**STATED EXERCISE**. Will you repeat only the lines beginning at the one that mentions "function addMesh(name, geometry, material, height)" and ending at the one that mentions "obj.matrix_world = world", both of them included, exactly?

== MATERIAL PROVIDED

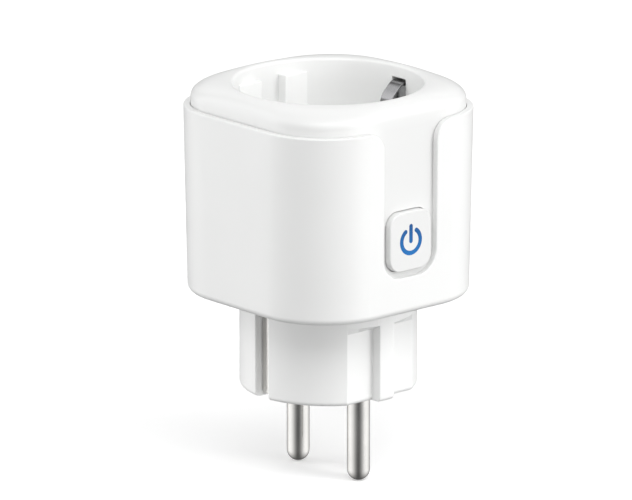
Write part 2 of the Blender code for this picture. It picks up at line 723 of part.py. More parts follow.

====
== MATERIAL PROVIDED

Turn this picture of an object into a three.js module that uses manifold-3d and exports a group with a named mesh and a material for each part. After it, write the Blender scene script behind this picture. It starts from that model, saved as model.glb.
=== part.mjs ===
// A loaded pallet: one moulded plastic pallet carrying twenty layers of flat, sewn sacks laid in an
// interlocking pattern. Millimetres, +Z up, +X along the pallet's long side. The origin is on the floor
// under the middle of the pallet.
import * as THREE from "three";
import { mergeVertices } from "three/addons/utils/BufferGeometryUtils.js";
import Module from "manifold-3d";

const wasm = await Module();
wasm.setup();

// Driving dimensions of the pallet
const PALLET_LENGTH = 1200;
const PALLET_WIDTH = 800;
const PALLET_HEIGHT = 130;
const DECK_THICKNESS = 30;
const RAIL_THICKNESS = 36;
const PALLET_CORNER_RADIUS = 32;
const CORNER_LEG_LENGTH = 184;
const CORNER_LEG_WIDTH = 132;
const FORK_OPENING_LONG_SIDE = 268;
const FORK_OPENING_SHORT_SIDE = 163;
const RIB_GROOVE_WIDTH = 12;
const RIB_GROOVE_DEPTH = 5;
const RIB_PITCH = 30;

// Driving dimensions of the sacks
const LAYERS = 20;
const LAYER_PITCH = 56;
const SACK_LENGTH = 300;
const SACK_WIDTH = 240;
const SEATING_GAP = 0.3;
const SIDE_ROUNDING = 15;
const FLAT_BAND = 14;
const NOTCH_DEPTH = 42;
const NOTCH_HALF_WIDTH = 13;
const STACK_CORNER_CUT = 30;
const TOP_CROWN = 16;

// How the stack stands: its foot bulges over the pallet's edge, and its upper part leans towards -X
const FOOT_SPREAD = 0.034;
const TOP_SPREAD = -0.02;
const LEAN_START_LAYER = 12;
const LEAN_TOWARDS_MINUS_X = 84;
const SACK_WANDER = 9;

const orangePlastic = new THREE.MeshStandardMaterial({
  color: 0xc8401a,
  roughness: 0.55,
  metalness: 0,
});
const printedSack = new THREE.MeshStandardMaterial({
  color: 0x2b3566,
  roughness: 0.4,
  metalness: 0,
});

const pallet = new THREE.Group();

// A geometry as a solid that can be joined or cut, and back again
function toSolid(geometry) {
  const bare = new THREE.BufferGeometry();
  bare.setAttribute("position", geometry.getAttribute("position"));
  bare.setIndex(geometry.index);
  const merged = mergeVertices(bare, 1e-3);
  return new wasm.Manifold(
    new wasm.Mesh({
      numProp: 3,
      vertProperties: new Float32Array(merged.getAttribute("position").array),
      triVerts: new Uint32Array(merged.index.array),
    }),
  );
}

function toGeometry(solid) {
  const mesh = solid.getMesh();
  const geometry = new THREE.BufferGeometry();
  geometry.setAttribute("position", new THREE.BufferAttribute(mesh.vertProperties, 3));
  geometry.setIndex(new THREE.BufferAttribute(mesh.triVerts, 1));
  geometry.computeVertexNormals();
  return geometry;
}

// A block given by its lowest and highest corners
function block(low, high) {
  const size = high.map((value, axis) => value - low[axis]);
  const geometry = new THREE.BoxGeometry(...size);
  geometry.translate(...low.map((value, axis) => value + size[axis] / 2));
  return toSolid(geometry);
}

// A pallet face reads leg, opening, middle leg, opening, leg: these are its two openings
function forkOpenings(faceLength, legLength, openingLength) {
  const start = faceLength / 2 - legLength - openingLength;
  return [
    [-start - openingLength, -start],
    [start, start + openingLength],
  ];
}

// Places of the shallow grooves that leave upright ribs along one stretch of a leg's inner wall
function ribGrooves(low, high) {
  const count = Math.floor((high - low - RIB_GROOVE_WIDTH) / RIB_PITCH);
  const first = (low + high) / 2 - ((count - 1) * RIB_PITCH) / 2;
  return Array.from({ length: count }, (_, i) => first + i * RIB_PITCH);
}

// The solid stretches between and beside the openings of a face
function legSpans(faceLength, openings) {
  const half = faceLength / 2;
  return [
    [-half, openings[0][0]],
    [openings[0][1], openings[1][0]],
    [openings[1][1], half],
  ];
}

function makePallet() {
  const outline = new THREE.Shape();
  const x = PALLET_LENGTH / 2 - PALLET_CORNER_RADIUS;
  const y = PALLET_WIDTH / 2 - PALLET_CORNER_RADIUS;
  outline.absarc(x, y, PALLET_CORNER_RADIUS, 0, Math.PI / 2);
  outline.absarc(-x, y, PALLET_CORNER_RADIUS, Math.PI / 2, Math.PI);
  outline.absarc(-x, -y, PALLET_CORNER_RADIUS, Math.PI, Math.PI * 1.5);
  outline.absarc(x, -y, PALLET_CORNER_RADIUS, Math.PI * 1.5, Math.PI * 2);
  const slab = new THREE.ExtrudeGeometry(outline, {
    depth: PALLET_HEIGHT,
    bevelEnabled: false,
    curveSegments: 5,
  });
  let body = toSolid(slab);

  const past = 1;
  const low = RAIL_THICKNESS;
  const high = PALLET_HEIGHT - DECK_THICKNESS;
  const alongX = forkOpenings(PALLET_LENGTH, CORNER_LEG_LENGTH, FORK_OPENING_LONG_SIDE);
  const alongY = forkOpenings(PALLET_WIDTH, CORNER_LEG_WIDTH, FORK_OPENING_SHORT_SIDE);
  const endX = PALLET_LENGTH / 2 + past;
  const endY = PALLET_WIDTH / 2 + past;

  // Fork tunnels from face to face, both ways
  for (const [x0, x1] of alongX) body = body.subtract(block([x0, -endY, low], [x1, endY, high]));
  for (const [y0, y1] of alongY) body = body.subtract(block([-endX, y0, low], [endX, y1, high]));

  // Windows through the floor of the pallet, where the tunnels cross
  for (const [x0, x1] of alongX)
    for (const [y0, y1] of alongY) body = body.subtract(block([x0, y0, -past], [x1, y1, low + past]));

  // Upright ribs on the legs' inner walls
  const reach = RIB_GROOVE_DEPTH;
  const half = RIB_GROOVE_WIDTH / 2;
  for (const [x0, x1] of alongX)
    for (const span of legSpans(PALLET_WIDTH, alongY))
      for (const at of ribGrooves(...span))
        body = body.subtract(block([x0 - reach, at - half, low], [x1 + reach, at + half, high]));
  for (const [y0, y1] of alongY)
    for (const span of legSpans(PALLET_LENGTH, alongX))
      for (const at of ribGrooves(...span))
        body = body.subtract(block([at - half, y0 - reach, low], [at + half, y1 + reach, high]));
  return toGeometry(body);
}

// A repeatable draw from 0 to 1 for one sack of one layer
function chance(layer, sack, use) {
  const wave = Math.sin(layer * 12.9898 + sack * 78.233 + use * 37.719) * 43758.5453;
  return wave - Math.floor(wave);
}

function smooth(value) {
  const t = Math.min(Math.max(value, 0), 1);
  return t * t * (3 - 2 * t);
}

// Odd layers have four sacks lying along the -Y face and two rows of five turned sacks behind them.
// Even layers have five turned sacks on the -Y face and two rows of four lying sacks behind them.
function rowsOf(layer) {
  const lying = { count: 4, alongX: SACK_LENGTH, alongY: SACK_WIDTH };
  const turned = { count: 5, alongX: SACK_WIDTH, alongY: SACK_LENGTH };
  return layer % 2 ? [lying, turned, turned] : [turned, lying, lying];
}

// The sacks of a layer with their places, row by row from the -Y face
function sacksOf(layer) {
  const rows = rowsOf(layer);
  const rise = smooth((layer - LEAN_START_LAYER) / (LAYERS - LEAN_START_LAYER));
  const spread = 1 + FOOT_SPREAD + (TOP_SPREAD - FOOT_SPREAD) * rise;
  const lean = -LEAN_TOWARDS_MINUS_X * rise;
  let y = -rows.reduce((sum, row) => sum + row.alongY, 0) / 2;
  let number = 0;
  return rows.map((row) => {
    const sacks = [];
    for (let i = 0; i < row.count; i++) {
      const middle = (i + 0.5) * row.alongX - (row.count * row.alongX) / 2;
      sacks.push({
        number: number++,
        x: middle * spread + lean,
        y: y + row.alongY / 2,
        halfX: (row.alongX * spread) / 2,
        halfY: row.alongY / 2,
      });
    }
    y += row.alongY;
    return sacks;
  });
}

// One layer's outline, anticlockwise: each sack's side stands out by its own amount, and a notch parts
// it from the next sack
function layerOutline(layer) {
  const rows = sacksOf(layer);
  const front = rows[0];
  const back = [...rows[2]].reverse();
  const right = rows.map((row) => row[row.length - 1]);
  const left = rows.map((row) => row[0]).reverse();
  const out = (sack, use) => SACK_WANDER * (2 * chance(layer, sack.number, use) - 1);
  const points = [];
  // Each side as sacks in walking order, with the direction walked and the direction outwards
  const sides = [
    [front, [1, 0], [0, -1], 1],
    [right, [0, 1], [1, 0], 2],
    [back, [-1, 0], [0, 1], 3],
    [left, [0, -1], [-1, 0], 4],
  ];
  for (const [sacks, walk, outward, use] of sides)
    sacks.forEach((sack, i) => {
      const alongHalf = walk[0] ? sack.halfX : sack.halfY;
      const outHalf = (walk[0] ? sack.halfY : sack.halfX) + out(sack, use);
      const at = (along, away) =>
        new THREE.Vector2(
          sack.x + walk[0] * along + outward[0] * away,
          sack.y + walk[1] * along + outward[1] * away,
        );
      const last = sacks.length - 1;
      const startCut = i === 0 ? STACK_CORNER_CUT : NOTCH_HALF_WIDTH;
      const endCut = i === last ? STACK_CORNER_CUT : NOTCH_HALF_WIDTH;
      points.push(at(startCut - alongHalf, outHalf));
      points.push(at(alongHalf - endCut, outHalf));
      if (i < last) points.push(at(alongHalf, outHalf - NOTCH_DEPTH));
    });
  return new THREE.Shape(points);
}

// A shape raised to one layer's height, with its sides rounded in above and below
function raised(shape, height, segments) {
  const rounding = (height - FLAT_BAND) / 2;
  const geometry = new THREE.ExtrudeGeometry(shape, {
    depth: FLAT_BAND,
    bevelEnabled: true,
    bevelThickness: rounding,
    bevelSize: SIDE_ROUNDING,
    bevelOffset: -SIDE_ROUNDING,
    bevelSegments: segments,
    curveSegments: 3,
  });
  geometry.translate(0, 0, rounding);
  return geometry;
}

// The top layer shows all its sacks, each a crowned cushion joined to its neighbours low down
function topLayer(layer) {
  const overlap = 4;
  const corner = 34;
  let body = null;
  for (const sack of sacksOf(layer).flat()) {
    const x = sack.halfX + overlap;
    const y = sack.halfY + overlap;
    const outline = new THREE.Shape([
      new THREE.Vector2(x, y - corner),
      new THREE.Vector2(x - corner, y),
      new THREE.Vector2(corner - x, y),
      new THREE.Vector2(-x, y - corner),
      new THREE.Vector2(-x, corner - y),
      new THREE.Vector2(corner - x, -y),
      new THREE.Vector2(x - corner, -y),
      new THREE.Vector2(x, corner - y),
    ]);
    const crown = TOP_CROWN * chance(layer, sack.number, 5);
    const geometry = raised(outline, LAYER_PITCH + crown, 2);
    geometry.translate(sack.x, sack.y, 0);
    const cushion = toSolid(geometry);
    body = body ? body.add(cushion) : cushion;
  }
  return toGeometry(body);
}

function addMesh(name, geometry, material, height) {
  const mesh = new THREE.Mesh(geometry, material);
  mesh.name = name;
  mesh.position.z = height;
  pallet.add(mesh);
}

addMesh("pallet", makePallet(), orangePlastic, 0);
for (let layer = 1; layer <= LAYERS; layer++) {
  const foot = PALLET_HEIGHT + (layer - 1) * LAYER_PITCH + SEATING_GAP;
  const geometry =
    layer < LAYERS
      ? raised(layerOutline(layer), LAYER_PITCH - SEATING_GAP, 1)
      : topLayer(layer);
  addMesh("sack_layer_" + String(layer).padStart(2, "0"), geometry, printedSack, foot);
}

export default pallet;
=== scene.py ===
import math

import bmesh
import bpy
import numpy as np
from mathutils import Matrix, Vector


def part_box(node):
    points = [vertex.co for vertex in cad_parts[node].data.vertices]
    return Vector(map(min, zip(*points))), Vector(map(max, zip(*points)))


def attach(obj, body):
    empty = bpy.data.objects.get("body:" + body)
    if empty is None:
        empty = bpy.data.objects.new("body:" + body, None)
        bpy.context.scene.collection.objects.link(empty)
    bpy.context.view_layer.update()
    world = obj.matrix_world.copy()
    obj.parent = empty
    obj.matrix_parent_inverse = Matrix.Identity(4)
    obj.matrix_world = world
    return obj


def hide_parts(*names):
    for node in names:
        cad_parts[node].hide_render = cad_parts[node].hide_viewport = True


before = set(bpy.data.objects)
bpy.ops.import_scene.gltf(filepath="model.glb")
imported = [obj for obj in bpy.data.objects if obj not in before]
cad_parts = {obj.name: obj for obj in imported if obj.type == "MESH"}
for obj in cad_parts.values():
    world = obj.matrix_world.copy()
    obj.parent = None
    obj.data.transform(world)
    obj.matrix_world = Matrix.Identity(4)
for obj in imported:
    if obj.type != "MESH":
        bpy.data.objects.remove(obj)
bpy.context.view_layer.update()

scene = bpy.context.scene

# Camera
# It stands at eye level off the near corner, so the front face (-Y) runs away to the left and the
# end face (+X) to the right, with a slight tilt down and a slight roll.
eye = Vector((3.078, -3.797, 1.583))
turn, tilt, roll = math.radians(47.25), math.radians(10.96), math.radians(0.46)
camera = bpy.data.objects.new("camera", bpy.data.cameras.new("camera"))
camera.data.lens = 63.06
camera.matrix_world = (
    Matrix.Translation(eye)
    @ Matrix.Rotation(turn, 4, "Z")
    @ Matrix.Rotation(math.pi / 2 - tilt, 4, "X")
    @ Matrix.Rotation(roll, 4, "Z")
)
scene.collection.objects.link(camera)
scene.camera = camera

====
== MATERIAL PROVIDED

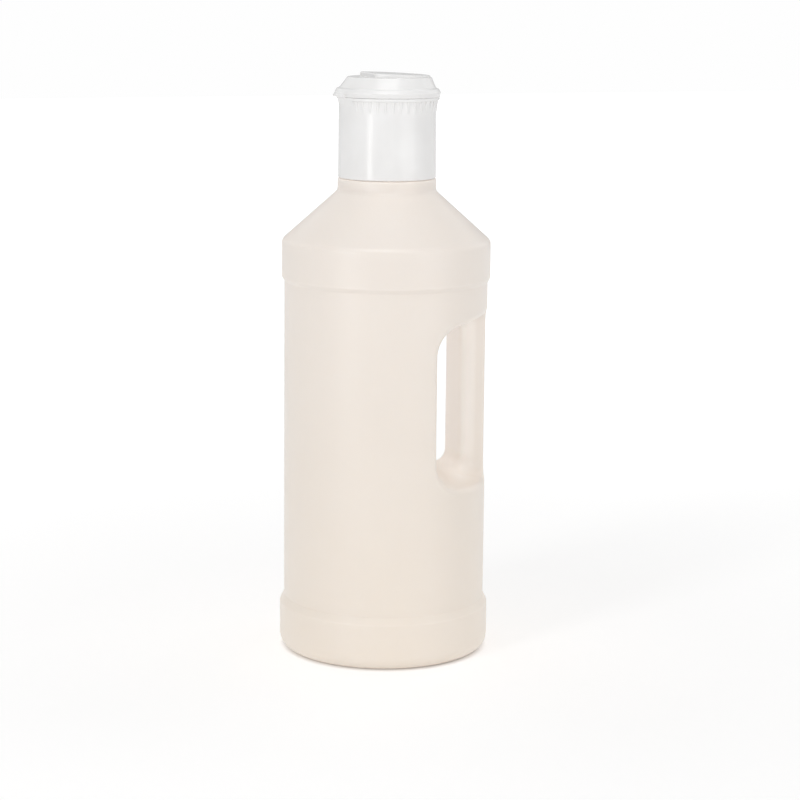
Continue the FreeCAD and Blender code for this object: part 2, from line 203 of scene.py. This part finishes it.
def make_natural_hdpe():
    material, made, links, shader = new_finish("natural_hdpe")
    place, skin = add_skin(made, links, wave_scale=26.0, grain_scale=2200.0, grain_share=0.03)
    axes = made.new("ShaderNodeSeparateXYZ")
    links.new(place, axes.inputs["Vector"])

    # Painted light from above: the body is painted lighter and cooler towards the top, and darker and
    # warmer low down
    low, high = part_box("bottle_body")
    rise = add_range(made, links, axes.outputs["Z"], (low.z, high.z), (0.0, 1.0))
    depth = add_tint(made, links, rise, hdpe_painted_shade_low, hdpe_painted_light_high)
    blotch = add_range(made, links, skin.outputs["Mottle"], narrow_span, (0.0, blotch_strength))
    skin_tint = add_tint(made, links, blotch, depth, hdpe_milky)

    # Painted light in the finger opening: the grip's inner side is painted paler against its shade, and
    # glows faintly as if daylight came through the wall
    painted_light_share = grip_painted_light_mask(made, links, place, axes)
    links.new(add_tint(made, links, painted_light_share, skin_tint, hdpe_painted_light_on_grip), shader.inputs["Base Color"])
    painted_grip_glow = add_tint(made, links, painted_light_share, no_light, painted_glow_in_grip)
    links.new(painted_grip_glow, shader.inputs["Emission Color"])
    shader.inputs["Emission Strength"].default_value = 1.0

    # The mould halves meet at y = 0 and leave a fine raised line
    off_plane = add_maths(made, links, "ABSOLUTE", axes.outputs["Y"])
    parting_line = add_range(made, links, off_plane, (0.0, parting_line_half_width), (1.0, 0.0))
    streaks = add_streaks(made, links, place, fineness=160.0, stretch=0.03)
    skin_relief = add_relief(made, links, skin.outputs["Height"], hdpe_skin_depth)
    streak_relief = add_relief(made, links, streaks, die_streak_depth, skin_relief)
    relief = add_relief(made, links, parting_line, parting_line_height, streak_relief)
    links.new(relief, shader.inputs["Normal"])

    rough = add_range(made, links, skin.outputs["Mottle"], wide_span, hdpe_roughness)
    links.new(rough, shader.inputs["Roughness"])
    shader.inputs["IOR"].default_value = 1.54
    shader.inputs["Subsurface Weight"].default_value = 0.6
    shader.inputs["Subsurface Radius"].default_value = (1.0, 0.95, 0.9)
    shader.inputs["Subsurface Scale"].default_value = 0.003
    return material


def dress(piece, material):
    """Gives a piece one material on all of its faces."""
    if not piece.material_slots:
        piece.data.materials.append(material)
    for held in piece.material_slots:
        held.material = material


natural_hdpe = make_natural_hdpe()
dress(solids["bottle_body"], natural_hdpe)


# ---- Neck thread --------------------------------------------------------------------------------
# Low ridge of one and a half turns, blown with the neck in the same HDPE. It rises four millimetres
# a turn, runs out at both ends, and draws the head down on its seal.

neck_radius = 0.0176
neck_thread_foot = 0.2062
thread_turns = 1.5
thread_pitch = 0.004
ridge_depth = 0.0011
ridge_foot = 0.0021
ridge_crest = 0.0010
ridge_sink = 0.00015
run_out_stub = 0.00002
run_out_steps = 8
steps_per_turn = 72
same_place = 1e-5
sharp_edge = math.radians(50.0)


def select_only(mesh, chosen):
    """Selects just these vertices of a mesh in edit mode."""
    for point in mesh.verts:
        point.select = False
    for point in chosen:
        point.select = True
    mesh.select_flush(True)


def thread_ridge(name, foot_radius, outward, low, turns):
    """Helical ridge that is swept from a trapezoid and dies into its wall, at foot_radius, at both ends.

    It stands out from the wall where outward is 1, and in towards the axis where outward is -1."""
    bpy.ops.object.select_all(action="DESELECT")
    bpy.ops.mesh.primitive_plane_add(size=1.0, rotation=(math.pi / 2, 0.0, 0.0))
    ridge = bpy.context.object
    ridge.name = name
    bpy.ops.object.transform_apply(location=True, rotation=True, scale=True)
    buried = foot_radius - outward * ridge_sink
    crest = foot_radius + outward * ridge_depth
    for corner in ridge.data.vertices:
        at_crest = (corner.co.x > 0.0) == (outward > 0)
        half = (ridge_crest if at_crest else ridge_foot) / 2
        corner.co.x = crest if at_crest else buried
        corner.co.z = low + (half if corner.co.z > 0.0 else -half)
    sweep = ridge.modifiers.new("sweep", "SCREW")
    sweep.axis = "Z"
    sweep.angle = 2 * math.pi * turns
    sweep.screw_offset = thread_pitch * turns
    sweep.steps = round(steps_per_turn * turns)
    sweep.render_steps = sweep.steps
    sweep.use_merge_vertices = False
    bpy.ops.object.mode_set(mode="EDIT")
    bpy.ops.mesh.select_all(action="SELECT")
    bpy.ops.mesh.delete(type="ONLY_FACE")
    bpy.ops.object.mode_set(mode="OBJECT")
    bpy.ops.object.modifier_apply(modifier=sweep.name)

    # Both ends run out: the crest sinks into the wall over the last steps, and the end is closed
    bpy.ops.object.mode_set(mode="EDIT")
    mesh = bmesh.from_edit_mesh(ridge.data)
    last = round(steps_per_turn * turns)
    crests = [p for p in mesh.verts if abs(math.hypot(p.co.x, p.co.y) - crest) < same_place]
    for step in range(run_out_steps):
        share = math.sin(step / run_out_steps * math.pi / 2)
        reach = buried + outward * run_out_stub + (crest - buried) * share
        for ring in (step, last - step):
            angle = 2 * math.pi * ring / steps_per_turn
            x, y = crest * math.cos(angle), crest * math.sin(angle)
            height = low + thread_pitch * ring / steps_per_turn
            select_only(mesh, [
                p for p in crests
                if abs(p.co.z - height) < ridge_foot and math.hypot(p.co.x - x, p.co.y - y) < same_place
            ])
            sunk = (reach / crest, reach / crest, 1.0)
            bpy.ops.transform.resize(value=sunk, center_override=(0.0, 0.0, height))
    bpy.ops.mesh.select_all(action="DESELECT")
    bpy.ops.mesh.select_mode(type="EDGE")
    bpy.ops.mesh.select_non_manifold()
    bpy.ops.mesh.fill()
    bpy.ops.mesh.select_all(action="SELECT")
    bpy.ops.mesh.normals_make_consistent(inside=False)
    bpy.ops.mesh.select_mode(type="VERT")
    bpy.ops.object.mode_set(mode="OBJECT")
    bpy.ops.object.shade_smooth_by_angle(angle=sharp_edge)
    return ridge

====

**TASK RESULT**.
function addMesh(name, geometry, material, height) {
  const mesh = new THREE.Mesh(geometry, material);
  mesh.name = name;
  mesh.position.z = height;
  pallet.add(mesh);
}

addMesh("pallet", makePallet(), orangePlastic, 0);
for (let layer = 1; layer <= LAYERS; layer++) {
  const foot = PALLET_HEIGHT + (layer - 1) * LAYER_PITCH + SEATING_GAP;
  const geometry =
    layer < LAYERS
      ? raised(layerOutline(layer), LAYER_PITCH - SEATING_GAP, 1)
      : topLayer(layer);
  addMesh("sack_layer_" + String(layer).padStart(2, "0"), geometry, printedSack, foot);
}

export default pallet;
=== scene.py ===
import math

import bmesh
import bpy
import numpy as np
from mathutils import Matrix, Vector


def part_box(node):
    points = [vertex.co for vertex in cad_parts[node].data.vertices]
    return Vector(map(min, zip(*points))), Vector(map(max, zip(*points)))


def attach(obj, body):
    empty = bpy.data.objects.get("body:" + body)
    if empty is None:
        empty = bpy.data.objects.new("body:" + body, None)
        bpy.context.scene.collection.objects.link(empty)
    bpy.context.view_layer.update()
    world = obj.matrix_world.copy()
    obj.parent = empty
    obj.matrix_parent_inverse = Matrix.Identity(4)
    obj.matrix_world = world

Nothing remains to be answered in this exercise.